--- begin SUPPLIED INFORMATION ---

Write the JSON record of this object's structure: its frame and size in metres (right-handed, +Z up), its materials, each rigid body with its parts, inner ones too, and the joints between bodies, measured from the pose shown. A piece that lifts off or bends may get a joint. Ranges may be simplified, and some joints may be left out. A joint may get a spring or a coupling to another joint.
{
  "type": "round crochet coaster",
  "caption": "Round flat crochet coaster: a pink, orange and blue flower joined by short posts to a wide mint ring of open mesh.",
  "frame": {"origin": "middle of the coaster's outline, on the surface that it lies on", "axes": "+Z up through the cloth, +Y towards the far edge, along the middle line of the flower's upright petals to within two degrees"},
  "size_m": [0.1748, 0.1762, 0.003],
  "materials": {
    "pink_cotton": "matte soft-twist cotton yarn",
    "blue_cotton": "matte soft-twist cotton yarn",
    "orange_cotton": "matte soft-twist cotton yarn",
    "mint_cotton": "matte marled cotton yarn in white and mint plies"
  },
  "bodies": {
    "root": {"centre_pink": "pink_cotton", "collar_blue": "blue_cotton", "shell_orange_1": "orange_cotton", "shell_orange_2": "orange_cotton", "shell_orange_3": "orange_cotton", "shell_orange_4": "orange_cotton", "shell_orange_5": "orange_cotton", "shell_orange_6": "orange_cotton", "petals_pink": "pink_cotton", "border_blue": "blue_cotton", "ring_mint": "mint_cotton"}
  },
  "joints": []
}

--- end SUPPLIED INFORMATION ---
--- begin SUPPLIED INFORMATION ---

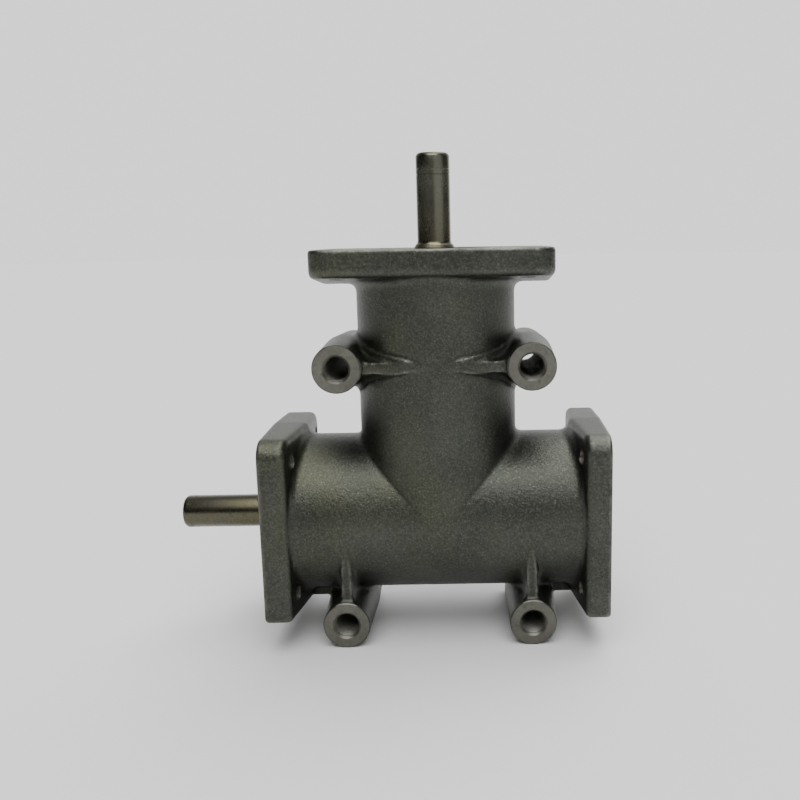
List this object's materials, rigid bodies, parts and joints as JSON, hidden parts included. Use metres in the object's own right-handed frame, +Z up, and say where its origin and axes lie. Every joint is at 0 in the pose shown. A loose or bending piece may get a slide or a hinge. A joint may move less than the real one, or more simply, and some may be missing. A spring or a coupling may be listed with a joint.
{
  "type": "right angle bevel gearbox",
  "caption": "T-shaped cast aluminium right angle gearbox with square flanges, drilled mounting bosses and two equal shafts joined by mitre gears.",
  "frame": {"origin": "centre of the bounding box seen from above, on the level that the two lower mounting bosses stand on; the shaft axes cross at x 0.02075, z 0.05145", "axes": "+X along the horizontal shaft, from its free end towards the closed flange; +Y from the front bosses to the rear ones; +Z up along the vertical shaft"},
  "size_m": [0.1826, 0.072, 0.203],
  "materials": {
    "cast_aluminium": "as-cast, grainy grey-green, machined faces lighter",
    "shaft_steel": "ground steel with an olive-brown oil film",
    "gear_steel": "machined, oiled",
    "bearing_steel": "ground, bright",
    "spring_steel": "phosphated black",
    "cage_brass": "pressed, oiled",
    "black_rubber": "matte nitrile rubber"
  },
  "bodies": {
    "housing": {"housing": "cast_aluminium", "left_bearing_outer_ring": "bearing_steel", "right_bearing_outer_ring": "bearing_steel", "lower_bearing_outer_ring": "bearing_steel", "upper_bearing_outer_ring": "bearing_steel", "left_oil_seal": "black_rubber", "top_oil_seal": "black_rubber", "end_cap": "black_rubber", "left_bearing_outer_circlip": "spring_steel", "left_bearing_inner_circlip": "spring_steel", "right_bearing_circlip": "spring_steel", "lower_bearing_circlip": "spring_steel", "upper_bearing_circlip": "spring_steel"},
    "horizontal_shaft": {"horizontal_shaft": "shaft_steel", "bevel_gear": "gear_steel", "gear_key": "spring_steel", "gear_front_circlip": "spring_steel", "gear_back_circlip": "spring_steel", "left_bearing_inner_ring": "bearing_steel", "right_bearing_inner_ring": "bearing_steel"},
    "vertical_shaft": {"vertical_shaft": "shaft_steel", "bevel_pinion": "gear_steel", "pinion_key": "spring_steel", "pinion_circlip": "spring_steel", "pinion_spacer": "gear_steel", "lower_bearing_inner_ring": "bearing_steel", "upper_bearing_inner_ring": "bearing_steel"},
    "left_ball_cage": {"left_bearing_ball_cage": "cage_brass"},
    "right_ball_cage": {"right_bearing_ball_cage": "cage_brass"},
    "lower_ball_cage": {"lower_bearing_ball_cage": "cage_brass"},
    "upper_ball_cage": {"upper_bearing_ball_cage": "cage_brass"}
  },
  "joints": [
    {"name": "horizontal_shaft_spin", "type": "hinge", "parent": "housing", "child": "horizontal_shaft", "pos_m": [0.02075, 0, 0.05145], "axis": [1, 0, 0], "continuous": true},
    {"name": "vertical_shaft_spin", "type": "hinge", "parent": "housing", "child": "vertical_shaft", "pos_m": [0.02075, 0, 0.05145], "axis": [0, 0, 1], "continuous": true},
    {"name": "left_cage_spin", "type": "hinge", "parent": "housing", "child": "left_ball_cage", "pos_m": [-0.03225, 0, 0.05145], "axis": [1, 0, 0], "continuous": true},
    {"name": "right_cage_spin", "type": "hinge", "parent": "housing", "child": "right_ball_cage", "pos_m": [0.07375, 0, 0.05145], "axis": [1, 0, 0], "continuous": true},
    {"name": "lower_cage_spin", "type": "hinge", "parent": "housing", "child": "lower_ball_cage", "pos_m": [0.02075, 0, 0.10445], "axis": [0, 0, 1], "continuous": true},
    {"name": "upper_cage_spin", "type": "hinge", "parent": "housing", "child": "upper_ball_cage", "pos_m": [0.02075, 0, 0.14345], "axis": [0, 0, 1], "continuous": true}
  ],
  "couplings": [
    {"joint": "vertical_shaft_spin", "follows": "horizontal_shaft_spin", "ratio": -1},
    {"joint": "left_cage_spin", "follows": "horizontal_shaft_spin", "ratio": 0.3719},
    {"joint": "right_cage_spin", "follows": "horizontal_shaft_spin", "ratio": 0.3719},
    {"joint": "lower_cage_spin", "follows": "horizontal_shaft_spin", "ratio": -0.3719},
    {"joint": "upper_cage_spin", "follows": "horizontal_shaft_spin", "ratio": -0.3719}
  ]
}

--- end SUPPLIED INFORMATION ---
--- begin SUPPLIED INFORMATION ---

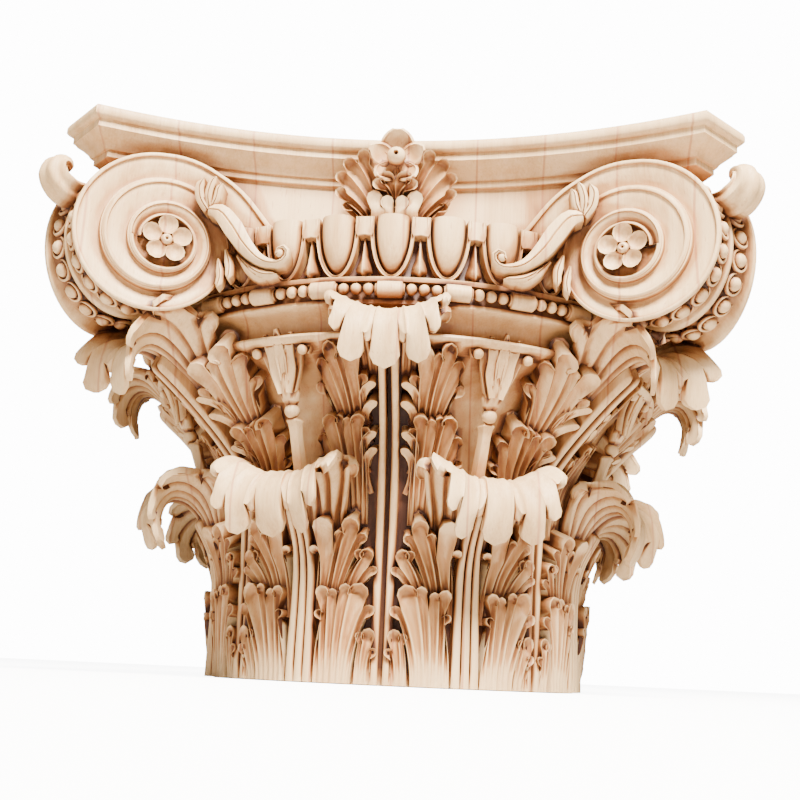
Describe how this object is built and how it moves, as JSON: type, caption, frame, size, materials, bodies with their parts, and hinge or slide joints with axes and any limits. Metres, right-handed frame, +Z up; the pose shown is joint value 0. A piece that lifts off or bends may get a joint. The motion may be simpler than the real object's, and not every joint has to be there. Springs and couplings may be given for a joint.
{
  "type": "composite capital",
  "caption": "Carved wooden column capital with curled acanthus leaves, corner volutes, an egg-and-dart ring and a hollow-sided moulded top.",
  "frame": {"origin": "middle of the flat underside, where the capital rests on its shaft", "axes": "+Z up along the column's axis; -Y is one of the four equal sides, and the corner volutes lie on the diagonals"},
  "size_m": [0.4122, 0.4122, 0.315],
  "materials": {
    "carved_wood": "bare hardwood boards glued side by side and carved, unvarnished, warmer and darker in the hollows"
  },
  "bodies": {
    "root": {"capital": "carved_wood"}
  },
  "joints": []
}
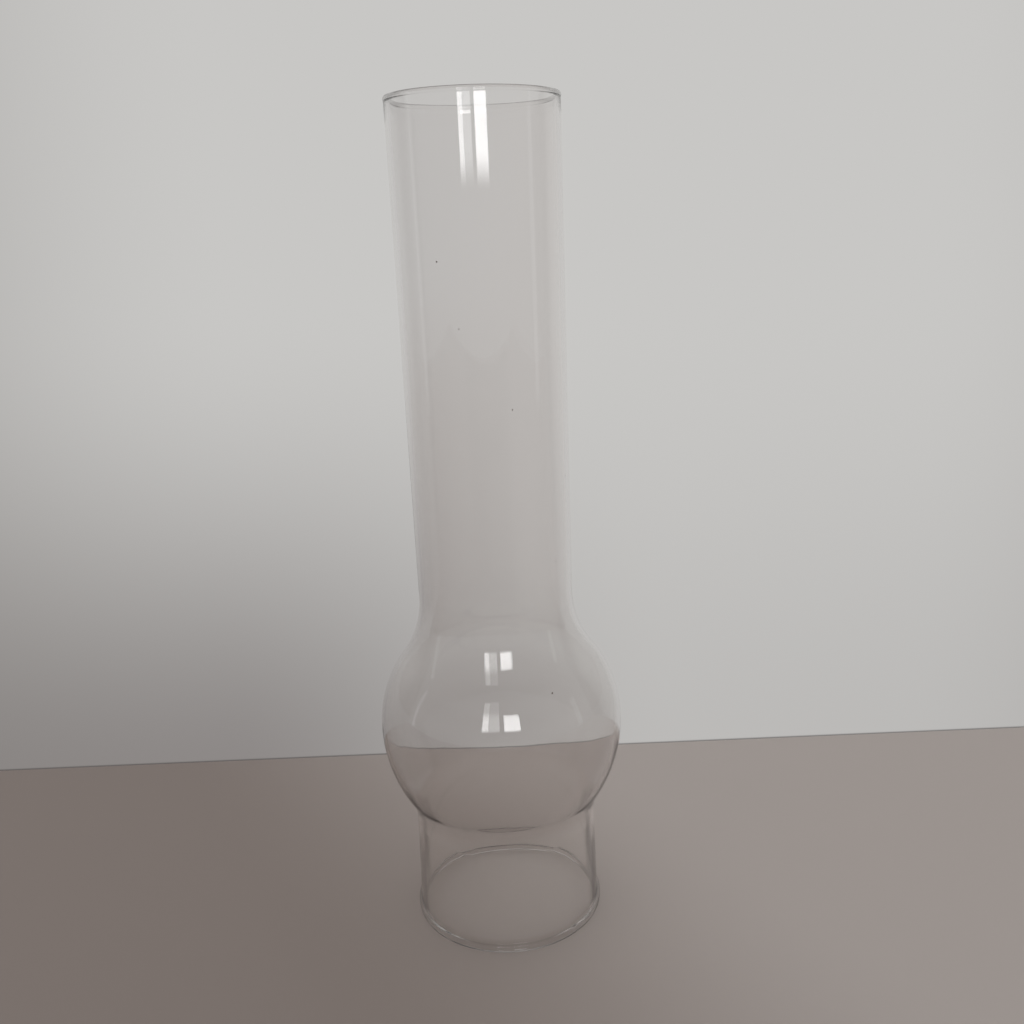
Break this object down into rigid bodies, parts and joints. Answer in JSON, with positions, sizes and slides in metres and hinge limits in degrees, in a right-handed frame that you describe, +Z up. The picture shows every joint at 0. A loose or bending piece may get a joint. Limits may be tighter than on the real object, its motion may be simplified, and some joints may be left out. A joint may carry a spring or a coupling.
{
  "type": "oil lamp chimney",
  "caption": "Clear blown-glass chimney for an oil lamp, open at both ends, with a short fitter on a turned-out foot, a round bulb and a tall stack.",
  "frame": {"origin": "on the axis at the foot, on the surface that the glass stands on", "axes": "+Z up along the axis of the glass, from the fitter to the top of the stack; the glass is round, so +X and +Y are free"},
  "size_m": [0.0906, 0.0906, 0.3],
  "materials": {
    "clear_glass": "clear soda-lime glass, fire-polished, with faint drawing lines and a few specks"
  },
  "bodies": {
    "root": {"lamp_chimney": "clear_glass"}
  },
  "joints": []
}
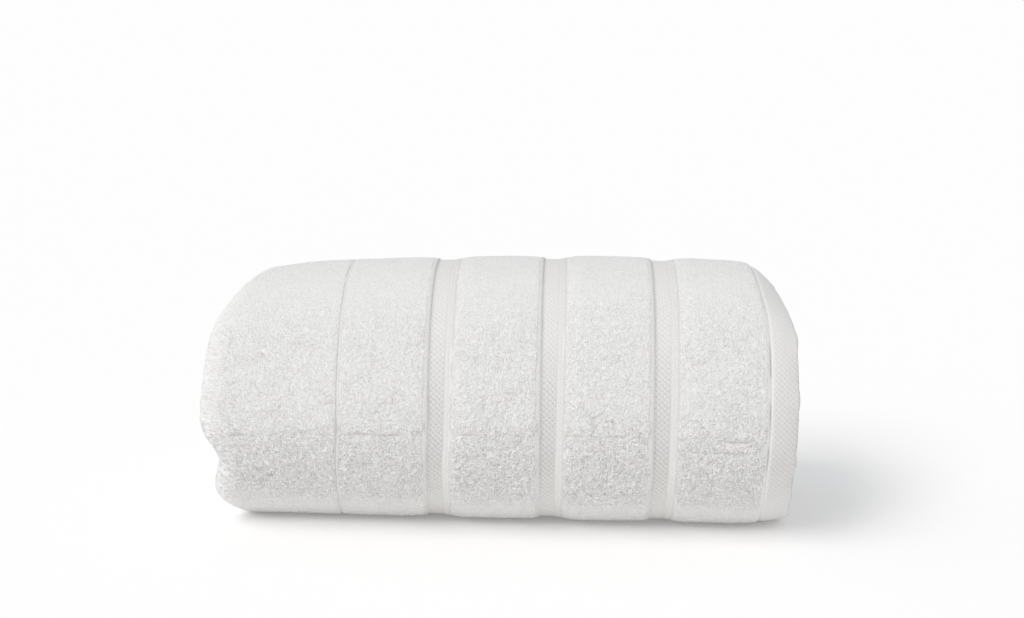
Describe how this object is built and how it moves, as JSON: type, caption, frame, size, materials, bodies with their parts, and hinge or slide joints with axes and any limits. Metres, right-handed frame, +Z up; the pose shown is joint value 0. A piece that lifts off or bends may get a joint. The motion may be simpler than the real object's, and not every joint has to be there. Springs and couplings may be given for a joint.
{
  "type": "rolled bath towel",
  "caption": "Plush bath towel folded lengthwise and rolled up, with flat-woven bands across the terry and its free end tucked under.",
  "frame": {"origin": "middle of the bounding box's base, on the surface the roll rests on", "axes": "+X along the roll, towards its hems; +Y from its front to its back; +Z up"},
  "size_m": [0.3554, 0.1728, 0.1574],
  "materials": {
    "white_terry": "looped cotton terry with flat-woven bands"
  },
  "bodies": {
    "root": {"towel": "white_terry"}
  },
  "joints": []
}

--- end SUPPLIED INFORMATION ---

GIVEN PROBLEM
Where a line above contains the string "bending", copy that line.

SOLUTION FOR THIS TASK
List this object's materials, rigid bodies, parts and joints as JSON, hidden parts included. Use metres in the object's own right-handed frame, +Z up, and say where its origin and axes lie. Every joint is at 0 in the pose shown. A loose or bending piece may get a slide or a hinge. A joint may move less than the real one, or more simply, and some may be missing. A spring or a coupling may be listed with a joint.
Break this object down into rigid bodies, parts and joints. Answer in JSON, with positions, sizes and slides in metres and hinge limits in degrees, in a right-handed frame that you describe, +Z up. The picture shows every joint at 0. A loose or bending piece may get a joint. Limits may be tighter than on the real object, its motion may be simplified, and some joints may be left out. A joint may carry a spring or a coupling.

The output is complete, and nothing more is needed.